Des aiguilles pour Algernon
Mais après tout, il n’y a pas que les performances intellectuelles dans la vie. Bostrom et les autres ne souhaitent-ils pas « améliorer notre bonheur émotionnel », et nous ouvrir « à de nouvelles émotions » ? Là encore, la science, décidément curieuse, ne les a pas attendus. Cette fois, il faut remonter en 1956. A ce moment-là, les chercheurs se passionnent pour le cerveau et cherchent à cartographier ses différentes zones afin de localiser la sources des émotions, comme l’amour, la peur, la douleur, ou le plaisir. Le principe est simple : il suffit d’insérer une électrode dans le cerveau d’un rat, dans une zone précise, et de stimuler cette zone pour observer sa réaction. Un chercheur, James Olds, cherche la source de la curiosité. A la place, il va trouver la voie de la récompense et du plaisir. L’animal est placé dans une cage, avec un bouton. Lorsqu’il appuie dessus, le scientifique déclenche l’électrode, et un léger courant électrique afflue jusqu’au cerveau du rat. Ce dernier en redemande. On lui propose de la nourriture à la place ? Il préfère les chocs électriques. Les chercheurs ont alors une idée : placer le rat en situation d’autostimulation. En appuyant sur le bouton, le rat déclenche lui-même l’influx électrique envoyé dans son cerveau. Que croyez-vous alors qu’il se passe ? Les rats délaissent toute autre activité. Eau, nourriture, sexe, sommeil, rien d’autre ne les intéresse que d’appuyer encore et encore sur ce bouton, entre 500 et 5000 fois par heure, pour certains pendant 24 heures d’affilée !

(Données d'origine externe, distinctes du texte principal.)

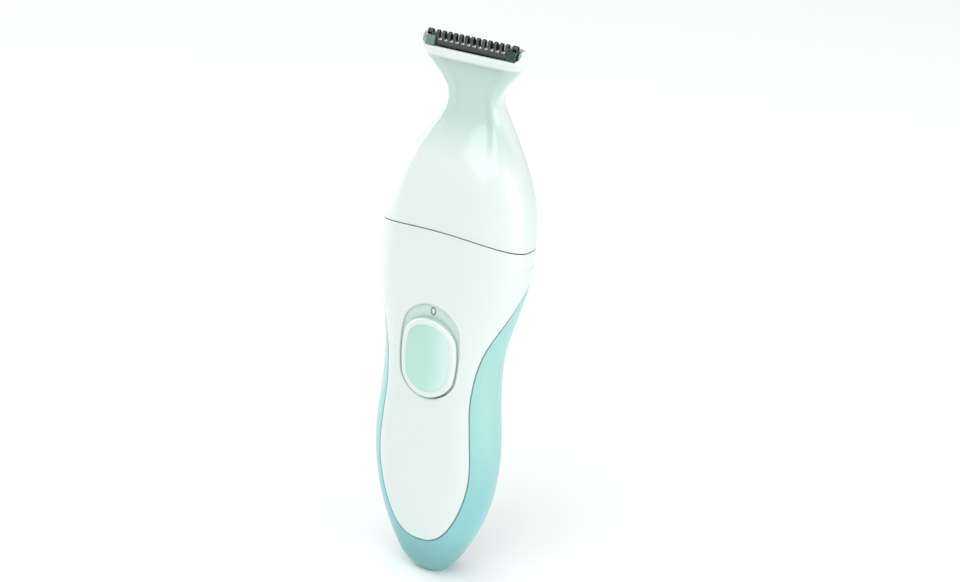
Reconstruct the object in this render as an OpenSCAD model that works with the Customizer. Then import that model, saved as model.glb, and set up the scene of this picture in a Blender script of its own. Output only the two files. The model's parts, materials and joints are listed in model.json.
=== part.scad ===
// Cordless body groomer: a slim handle with a sliding power button and a
// pull-off trimmer head.  Millimetres.  +Z runs up the handle, -Y is the front,
// and the origin is the centre of the small flat at the tip.

/* [Outline] */
// Width of the flat at the tip
tip_w = 9.6; // [9:0.2:10.4]
// Width across the hip, the widest place of the lower handle
hip_w = 38; // [37.4:0.2:39]
// Width at the waist, where the fingers close round the handle
waist_w = 35.4; // [35:0.2:36.4]
// Width at the shoulder, where the head joins the handle
shoulder_w = 44.2; // [43.8:0.2:46]
// Width of the neck under the blades
neck_w = 15.8; // [15.4:0.2:17]
// Width of the rim that carries the blades
rim_w = 29.6; // [29.2:0.2:30.4]
// Wall thickness of the moulded shells
wall = 1.8; // [1.6:0.05:1.9]

/* [Button] */
// Width of the sliding button cap
button_w = 17.2; // [15.6:0.2:17.6]
// Height of the sliding button cap
button_h = 22.8; // [21:0.2:23]
// How far the button slides up from off to on
button_travel = 3.2; // [2:0.1:3.2]

/* [Blades] */
// Number of teeth on the guard comb, between its two end blocks
tooth_count = 13; // [11:1:13]
// Spacing of the teeth
tooth_pitch = 1.7; // [1.5:0.1:1.7]
// Width of one guard tooth
tooth_w = 0.9; // [0.7:0.05:0.95]
// Offset of the crank pin from the motor shaft
crank_r = 0.7; // [0.4:0.05:0.7]

/* [Charging socket] */
// Radius of the charging plug's bore
socket_r = 1.8; // [1.4:0.1:1.9]
// Depth of the charging plug's bore
socket_depth = 8; // [6:0.5:8]

/* [Hidden] */

$fn = 64;
far = 40;              // longer than the part is wide, for cuts
gap = 0.1;             // air between two pieces that are assembled together
clear = 0.25;          // air beside a moving piece
white = "#f2f9f6";
teal = "#86cfd0";
mint = "#c4e6dc";
steel = "#c8ccd0";
dark = "#2c3030";

rim_z = 151.5;         // the rim's edge at the front
rim_back_z = 154.4;    // the edge rises beside the blades and stays high behind them
rim_rise_y = -2.4;     // where the rise starts
rim_level_y = -0.4;    // where it is level again
rim_back_y = 3;        // the back of the rim at its top

// The body's outline, one station a row: height, half width, front y, back y, and
// squareness, the exponent of the section's superellipse, where 2 is an ellipse
stations = [
    [0, tip_w / 2, -3.6, 4.0, 2.3],
    [3, tip_w / 2 + 2.7, -6.2, 6.6, 2.4],
    [8, tip_w / 2 + 5.8, -8.0, 7.6, 2.5],
    [16, hip_w / 2 - 4.6, -9.4, 7.9, 2.5],
    [28, hip_w / 2 - 1.1, -10.5, 8.0, 2.5],
    [42, hip_w / 2, -11.2, 7.8, 2.5],
    [58, waist_w / 2, -11.4, 7.2, 2.5],
    [74, waist_w / 2 + 0.5, -11.2, 7.0, 2.5],
    [90, shoulder_w / 2 - 0.3, -10.4, 8.6, 2.5],
    [104, shoulder_w / 2, -9.8, 10.8, 2.5],
    [116, shoulder_w / 2 - 2.4, -9.0, 12.2, 2.5],
    [126, neck_w / 2 + 6.4, -5.8, 12.0, 2.6],
    [134, neck_w / 2 + 1.4, -1.2, 10.4, 2.8],
    [141, neck_w / 2, -0.9, 7.8, 3.0],
    [146, rim_w / 2 - 3.4, -1.5, 5.6, 3.0],
    [149.4, rim_w / 2 - 0.8, -2.3, 4.2, 3.6],
    [rim_z, rim_w / 2, -3.0, 3.4, 4.0],
    [rim_back_z, rim_w / 2, -3.4, rim_back_y, 4.0]
];
outer_sides = 44;
inner_sides = 28;
rim_wall = 1.2;        // thinner wall where the head carries the blades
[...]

Jusqu’à présent, une seule expérience du même ordre a été tentée sur l’être humain. En 1972, le très controversé Dr. Heath prétendait guérir de l’homosexualité un de ses patients en lui offrant un shoot lors du visionnage de films pornographiques hétérosexuels. A un moment donné de l’expérience, le Dr Heath a laissé les commandes à son patient. « Durant ces sessions, le patient s’est auto-stimulé au point d’être submergé par une sensation d’euphorie et d’allégresse telle qu’il fallu le déconnecter, en dépit de ses vigoureuses protestations », écrit le chercheur dans l’article qu’il a écrit sur le sujet.
Une telle expérience relève-t-elle d’une « amélioration de notre bonheur émotionnel » ? Dans ce domaine comme dans tellement d’autres, il est regrettable que nous comptions toujours sur les technosciences pour y apporter une réponse.